━━━━━ GIVEN INFORMATION

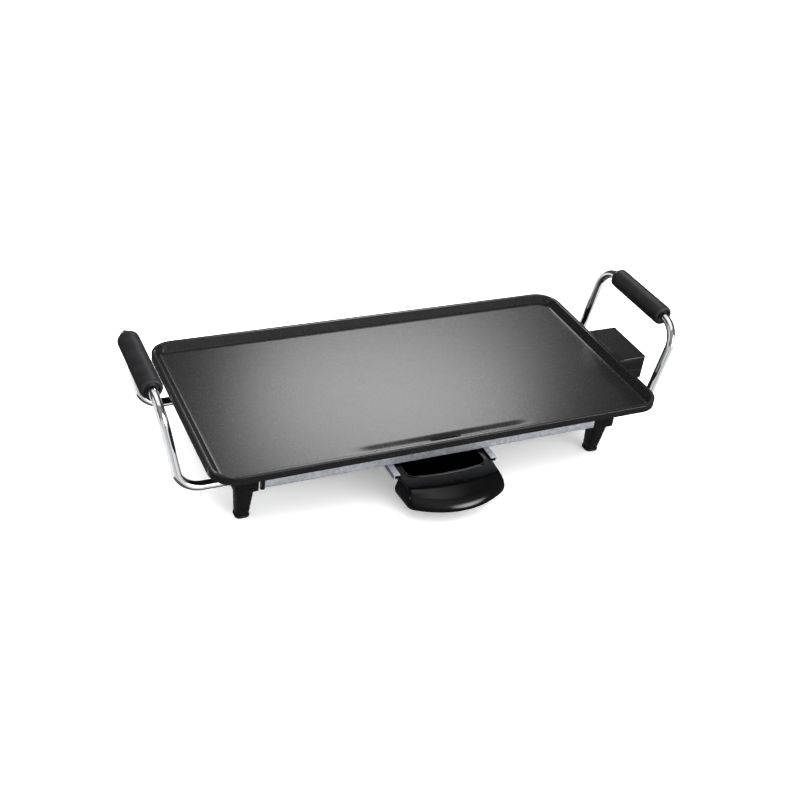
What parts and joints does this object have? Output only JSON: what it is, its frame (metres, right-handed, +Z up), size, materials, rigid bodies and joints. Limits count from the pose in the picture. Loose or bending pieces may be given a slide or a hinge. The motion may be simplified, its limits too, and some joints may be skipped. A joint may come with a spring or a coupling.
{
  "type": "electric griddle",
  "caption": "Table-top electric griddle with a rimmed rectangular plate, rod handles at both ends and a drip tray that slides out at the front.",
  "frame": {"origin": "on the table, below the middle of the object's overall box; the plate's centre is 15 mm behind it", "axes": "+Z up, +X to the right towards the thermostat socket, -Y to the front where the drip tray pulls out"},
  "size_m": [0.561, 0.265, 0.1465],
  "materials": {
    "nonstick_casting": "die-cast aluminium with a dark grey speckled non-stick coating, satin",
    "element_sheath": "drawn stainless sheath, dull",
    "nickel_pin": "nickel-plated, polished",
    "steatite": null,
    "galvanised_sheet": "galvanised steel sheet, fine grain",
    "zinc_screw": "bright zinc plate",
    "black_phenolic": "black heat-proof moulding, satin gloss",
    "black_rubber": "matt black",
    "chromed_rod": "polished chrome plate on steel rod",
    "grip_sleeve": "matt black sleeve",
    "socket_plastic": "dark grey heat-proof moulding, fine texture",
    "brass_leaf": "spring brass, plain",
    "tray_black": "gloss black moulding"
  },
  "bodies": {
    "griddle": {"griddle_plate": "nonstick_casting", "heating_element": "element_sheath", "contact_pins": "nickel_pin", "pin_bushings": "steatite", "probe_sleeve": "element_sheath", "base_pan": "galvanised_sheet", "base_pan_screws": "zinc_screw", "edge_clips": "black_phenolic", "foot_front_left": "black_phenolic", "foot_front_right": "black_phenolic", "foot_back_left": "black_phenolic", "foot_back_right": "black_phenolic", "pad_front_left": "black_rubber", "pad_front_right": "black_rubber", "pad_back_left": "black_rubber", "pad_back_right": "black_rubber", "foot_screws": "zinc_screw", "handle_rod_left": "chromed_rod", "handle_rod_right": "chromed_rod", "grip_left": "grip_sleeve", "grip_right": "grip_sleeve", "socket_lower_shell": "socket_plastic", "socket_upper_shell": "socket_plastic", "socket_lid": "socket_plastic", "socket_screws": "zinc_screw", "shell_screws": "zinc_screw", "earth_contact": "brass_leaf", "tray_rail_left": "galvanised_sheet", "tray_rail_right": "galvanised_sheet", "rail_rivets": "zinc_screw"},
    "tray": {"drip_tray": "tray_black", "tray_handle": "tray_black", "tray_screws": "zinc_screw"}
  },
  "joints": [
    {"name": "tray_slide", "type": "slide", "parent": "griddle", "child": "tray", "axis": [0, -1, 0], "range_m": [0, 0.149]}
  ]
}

━━━━━━━━━━
━━━━━ GIVEN INFORMATION

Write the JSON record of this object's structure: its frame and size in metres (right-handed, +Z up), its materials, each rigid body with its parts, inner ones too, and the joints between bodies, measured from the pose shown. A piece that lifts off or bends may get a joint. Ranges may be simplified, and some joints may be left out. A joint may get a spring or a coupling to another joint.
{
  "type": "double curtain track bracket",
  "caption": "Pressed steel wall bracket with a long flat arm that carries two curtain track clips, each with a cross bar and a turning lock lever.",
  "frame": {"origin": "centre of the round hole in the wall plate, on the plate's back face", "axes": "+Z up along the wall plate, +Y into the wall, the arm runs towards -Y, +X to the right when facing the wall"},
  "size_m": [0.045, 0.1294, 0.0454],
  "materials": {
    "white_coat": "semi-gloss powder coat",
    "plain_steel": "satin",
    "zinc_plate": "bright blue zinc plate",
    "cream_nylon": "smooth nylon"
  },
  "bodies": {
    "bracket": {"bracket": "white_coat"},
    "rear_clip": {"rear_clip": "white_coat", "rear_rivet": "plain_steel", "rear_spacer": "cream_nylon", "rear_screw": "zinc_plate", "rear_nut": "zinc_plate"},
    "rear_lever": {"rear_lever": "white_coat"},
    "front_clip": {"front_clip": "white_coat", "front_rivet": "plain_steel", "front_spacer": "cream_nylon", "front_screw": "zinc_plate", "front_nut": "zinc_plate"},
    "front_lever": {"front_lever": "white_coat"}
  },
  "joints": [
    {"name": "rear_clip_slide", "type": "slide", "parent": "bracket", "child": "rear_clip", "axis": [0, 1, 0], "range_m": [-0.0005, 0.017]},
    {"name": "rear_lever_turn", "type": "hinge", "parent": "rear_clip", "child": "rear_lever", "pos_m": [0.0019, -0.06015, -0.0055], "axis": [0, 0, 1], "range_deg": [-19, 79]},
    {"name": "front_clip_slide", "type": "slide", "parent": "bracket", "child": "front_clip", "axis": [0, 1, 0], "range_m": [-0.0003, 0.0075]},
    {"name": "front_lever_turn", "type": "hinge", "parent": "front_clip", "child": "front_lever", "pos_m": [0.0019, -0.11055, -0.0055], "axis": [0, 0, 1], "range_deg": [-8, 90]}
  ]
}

━━━━━━━━━━

### YOUR INSTRUCTIONS
In the records above, locate the lines holding the word "joints". Copy each of them.

### RESPONSE TO THIS TASK
What parts and joints does this object have? Output only JSON: what it is, its frame (metres, right-handed, +Z up), size, materials, rigid bodies and joints. Limits count from the pose in the picture. Loose or bending pieces may be given a slide or a hinge. The motion may be simplified, its limits too, and some joints may be skipped. A joint may come with a spring or a coupling.
  "joints": [
Write the JSON record of this object's structure: its frame and size in metres (right-handed, +Z up), its materials, each rigid body with its parts, inner ones too, and the joints between bodies, measured from the pose shown. A piece that lifts off or bends may get a joint. Ranges may be simplified, and some joints may be left out. A joint may get a spring or a coupling to another joint.
  "joints": [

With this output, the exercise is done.